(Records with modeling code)
## start
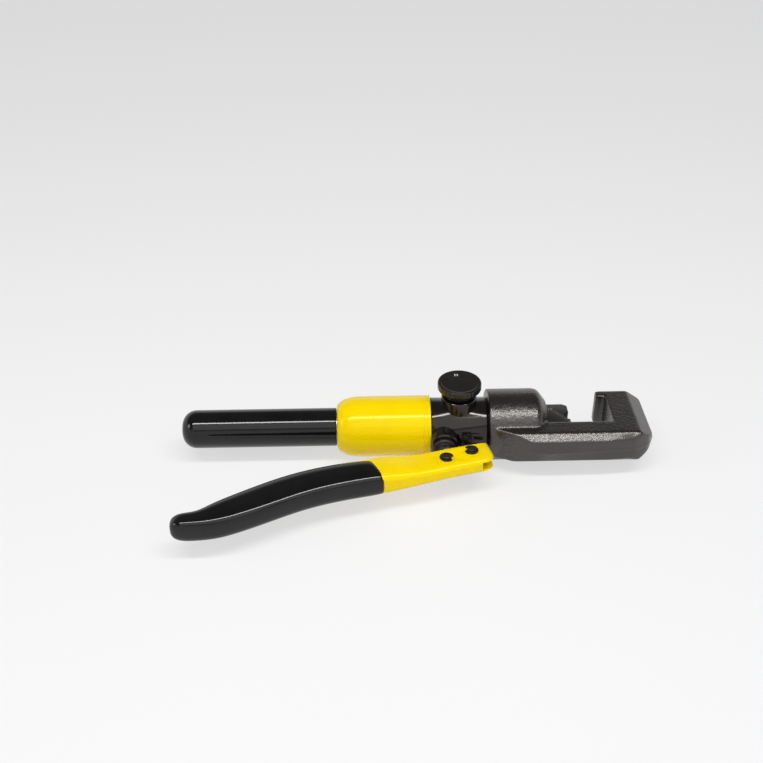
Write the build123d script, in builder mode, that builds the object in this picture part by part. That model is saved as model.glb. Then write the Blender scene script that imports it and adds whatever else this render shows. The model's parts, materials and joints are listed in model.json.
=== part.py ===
from build123d import *
from math import atan2, cos, degrees, hypot, sin, sqrt
import os

os.makedirs("parts", exist_ok=True)

# Hand hydraulic crimping tool, in millimetres. X runs along the ram axis from the
# grip to the C head, +Y is the open side of the C, the lever lies on the -Y side and
# the release knob stands up along +Z. The origin is on the ram axis, at the middle of
# the plain cylindrical wall of the oil reservoir.

running = 0.05             # radial clearance of pins, plungers and screws in their holes
slip = 0.2                 # radial gap beside seals and between pieces that only pass

# Oil reservoir shell, the yellow body
shell_radius = 20.2
shell_wall = 2.7
shell_plain = 40.0         # plain cylinder between the shoulder and the ring grooves
shell_shoulder = 16.0
shell_band = 5.9           # stretch with the ring grooves, next to the pump body
shell_neck_radius = 13.2
ring_groove_width = 0.9
ring_groove_depth = 0.35

# Handle tube and its dipped grip
tube_radius = 11.2
tube_wall = 2.0
tube_engage = 9.0          # length of the tube inside the shell's neck
grip_wall = 1.45
grip_length = 103.0
grip_end_cap = 6.0
grip_end_round = 9.5

# Pump body
pump_radius = 18.6
pump_length = 38.1
seam_gap = 1.0             # open seam in front of the swivelling head
spigot_length = 15.0       # threaded end inside the reservoir shell
nose_radius = 17.4         # spigot that carries the head
nose_length = 7.0

# Head forging
barrel_radius = 23.9
barrel_length = 33.5
shoulder_round = 6.0
cone_length = 5.8
cone_radius = 16.0
plate_half = 11.5          # half thickness of the C plate
throat_y = -13.8
throat_round = 1.0
pocket_depth = 6.0
lip_y = 14.8
tip_y = 21.3
spine_bevel_y = -26.9      # where the flat of the spine ends and its bevel starts
spine_bevel = 4.7
spine_y = -35.8            # parting line of the forging, at its widest
throat_length = 36.7       # from the cone's face to the lip of the jaw
jaw_thickness = 27.0
jaw_bevel = 11.4
jaw_bevel_drop = 7.0

# Ram and die
ram_radius = 15.0
rod_radius = 10.5
piston_length = 7.0
front_wall = 6.0
die_width = 27.0
die_thickness = 12.0
die_length = 16.0
die_stub_radius = 4.0
die_stub_length = 9.0
die_across_flats = 7.0     # hexagon that the closed dies press

# Lever linkage, seen along Z
plunger_x_back = 30.0      # plunger axis, behind the seam
plunger_radius = 4.0
tongue_half = 3.1
plunger_pin_y = -43.0
fulcrum_x_ahead = 16.5     # fulcrum pin ahead of the plunger pin
fulcrum_y = -35.8
link_pin_y = -22.3
link_x_ahead = 14.0
pin_radius = 3.0
link_pin_radius = 2.5
link_half = 3.0
link_play = 1.0            # play of the link's eye on the fulcrum pin

# Lever channel and grip
lever_half = 5.2           # half width at the pivot end
lever_grip_half = 7.6      # half width inside the grip
lever_sheet = 1.8
lever_grip_wall = 1.4

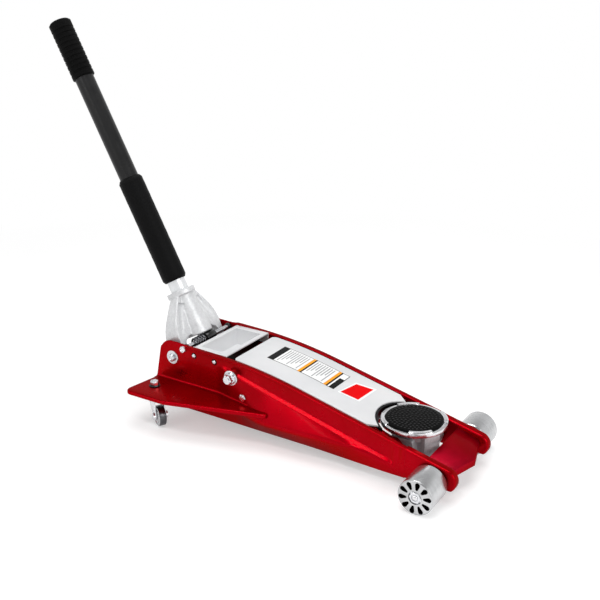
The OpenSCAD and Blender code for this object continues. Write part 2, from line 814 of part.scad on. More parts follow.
pad_floor = saddle_z - pad_t;
lug_turn = 37;
lug_gap = 24;
lug_h = 4;

module saddle() placed() color("silver")
    translate([saddle_x, 0, 0]) difference() {
        rotate_extrude($fn = 72) polygon([
            [stub_r + run, seat_z + gap],
            [40, seat_z + gap],
            [saddle_r - 4, seat_z + 5],
            [saddle_r, seat_z + 7],
            [saddle_r, saddle_z - 2],
            [saddle_r - 1.4, saddle_z - 0.6],
            [pad_r + 1.4, saddle_z - 0.6],
            [pad_r + 0.4, saddle_z - 1.6],
            [pad_r + 0.4, pad_floor],
            [0, pad_floor],
            [0, seat_z + 7],
            [stub_r + run, seat_z + 7]
        ]);
        for (a = [0:90:270]) rotate(lug_turn + 45 + a) translate([0, 0, saddle_z - lug_h]) linear_extrude(10)
            polygon([
                [30, -30 * tan(lug_gap)], [80, -80 * tan(lug_gap)], [80, 80 * tan(lug_gap)], [30, 30 * tan(lug_gap)]
            ]);
    }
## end
● EXERCISE
Print the material above once more, exactly.

● THE COMPLETED TASK
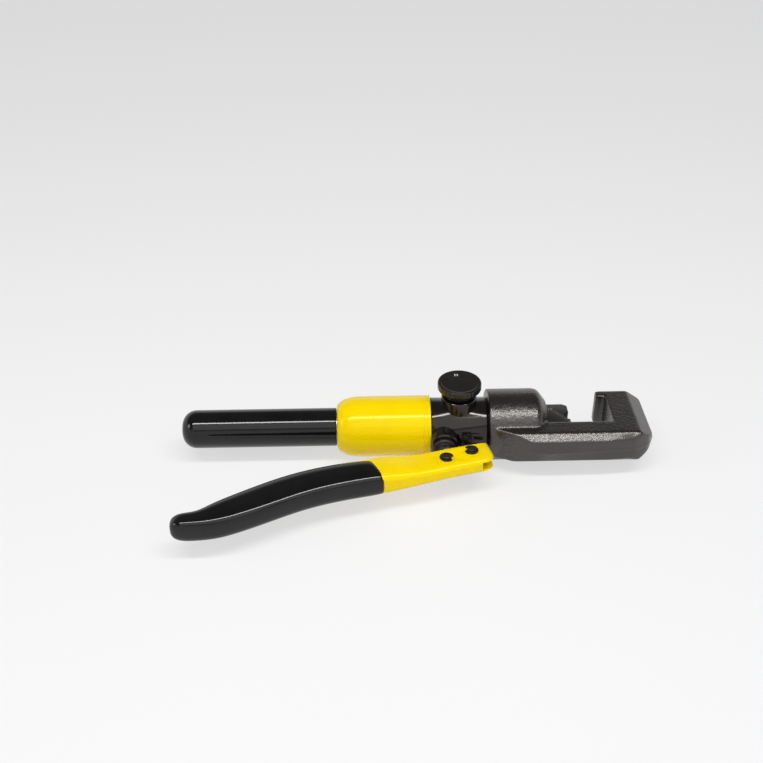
Write the build123d script, in builder mode, that builds the object in this picture part by part. That model is saved as model.glb. Then write the Blender scene script that imports it and adds whatever else this render shows. The model's parts, materials and joints are listed in model.json.
=== part.py ===
from build123d import *
from math import atan2, cos, degrees, hypot, sin, sqrt
import os

os.makedirs("parts", exist_ok=True)

# Hand hydraulic crimping tool, in millimetres. X runs along the ram axis from the
# grip to the C head, +Y is the open side of the C, the lever lies on the -Y side and
# the release knob stands up along +Z. The origin is on the ram axis, at the middle of
# the plain cylindrical wall of the oil reservoir.

running = 0.05             # radial clearance of pins, plungers and screws in their holes
slip = 0.2                 # radial gap beside seals and between pieces that only pass

# Oil reservoir shell, the yellow body
shell_radius = 20.2
shell_wall = 2.7
shell_plain = 40.0         # plain cylinder between the shoulder and the ring grooves
shell_shoulder = 16.0
shell_band = 5.9           # stretch with the ring grooves, next to the pump body
shell_neck_radius = 13.2
ring_groove_width = 0.9
ring_groove_depth = 0.35

# Handle tube and its dipped grip
tube_radius = 11.2
tube_wall = 2.0
tube_engage = 9.0          # length of the tube inside the shell's neck
grip_wall = 1.45
grip_length = 103.0
grip_end_cap = 6.0
grip_end_round = 9.5

# Pump body
pump_radius = 18.6
pump_length = 38.1
seam_gap = 1.0             # open seam in front of the swivelling head
spigot_length = 15.0       # threaded end inside the reservoir shell
nose_radius = 17.4         # spigot that carries the head
nose_length = 7.0

# Head forging
barrel_radius = 23.9
barrel_length = 33.5
shoulder_round = 6.0
cone_length = 5.8
cone_radius = 16.0
plate_half = 11.5          # half thickness of the C plate
throat_y = -13.8
throat_round = 1.0
pocket_depth = 6.0
lip_y = 14.8
tip_y = 21.3
spine_bevel_y = -26.9      # where the flat of the spine ends and its bevel starts
spine_bevel = 4.7
spine_y = -35.8            # parting line of the forging, at its widest
throat_length = 36.7       # from the cone's face to the lip of the jaw
jaw_thickness = 27.0
jaw_bevel = 11.4
jaw_bevel_drop = 7.0

# Ram and die
ram_radius = 15.0
rod_radius = 10.5
piston_length = 7.0
front_wall = 6.0
die_width = 27.0
die_thickness = 12.0
die_length = 16.0
die_stub_radius = 4.0
die_stub_length = 9.0
die_across_flats = 7.0     # hexagon that the closed dies press

# Lever linkage, seen along Z
plunger_x_back = 30.0      # plunger axis, behind the seam
plunger_radius = 4.0
tongue_half = 3.1
plunger_pin_y = -43.0
fulcrum_x_ahead = 16.5     # fulcrum pin ahead of the plunger pin
fulcrum_y = -35.8
link_pin_y = -22.3
link_x_ahead = 14.0
pin_radius = 3.0
link_pin_radius = 2.5
link_half = 3.0
link_play = 1.0            # play of the link's eye on the fulcrum pin

# Lever channel and grip
lever_half = 5.2           # half width at the pivot end
lever_grip_half = 7.6      # half width inside the grip
lever_sheet = 1.8
lever_grip_wall = 1.4

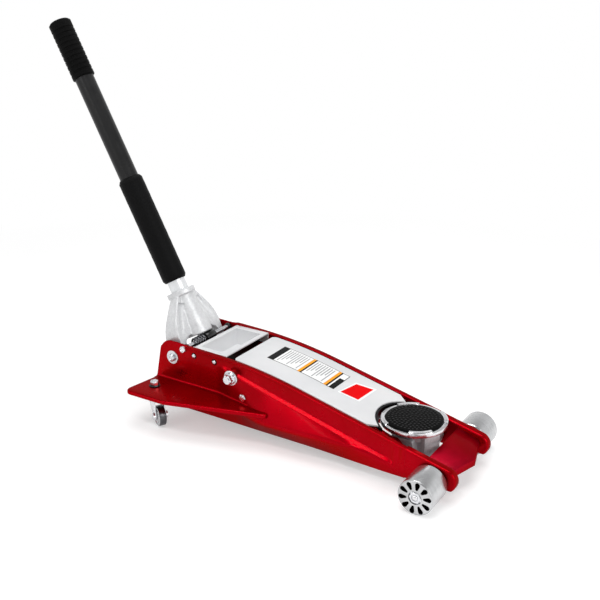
The OpenSCAD and Blender code for this object continues. Write part 2, from line 814 of part.scad on. More parts follow.
pad_floor = saddle_z - pad_t;
lug_turn = 37;
lug_gap = 24;
lug_h = 4;

module saddle() placed() color("silver")
    translate([saddle_x, 0, 0]) difference() {
        rotate_extrude($fn = 72) polygon([
            [stub_r + run, seat_z + gap],
            [40, seat_z + gap],
            [saddle_r - 4, seat_z + 5],
            [saddle_r, seat_z + 7],
            [saddle_r, saddle_z - 2],
            [saddle_r - 1.4, saddle_z - 0.6],
            [pad_r + 1.4, saddle_z - 0.6],
            [pad_r + 0.4, saddle_z - 1.6],
            [pad_r + 0.4, pad_floor],
            [0, pad_floor],
            [0, seat_z + 7],
            [stub_r + run, seat_z + 7]
        ]);
        for (a = [0:90:270]) rotate(lug_turn + 45 + a) translate([0, 0, saddle_z - lug_h]) linear_extrude(10)
            polygon([
                [30, -30 * tan(lug_gap)], [80, -80 * tan(lug_gap)], [80, 80 * tan(lug_gap)], [30, 30 * tan(lug_gap)]
            ]);
    }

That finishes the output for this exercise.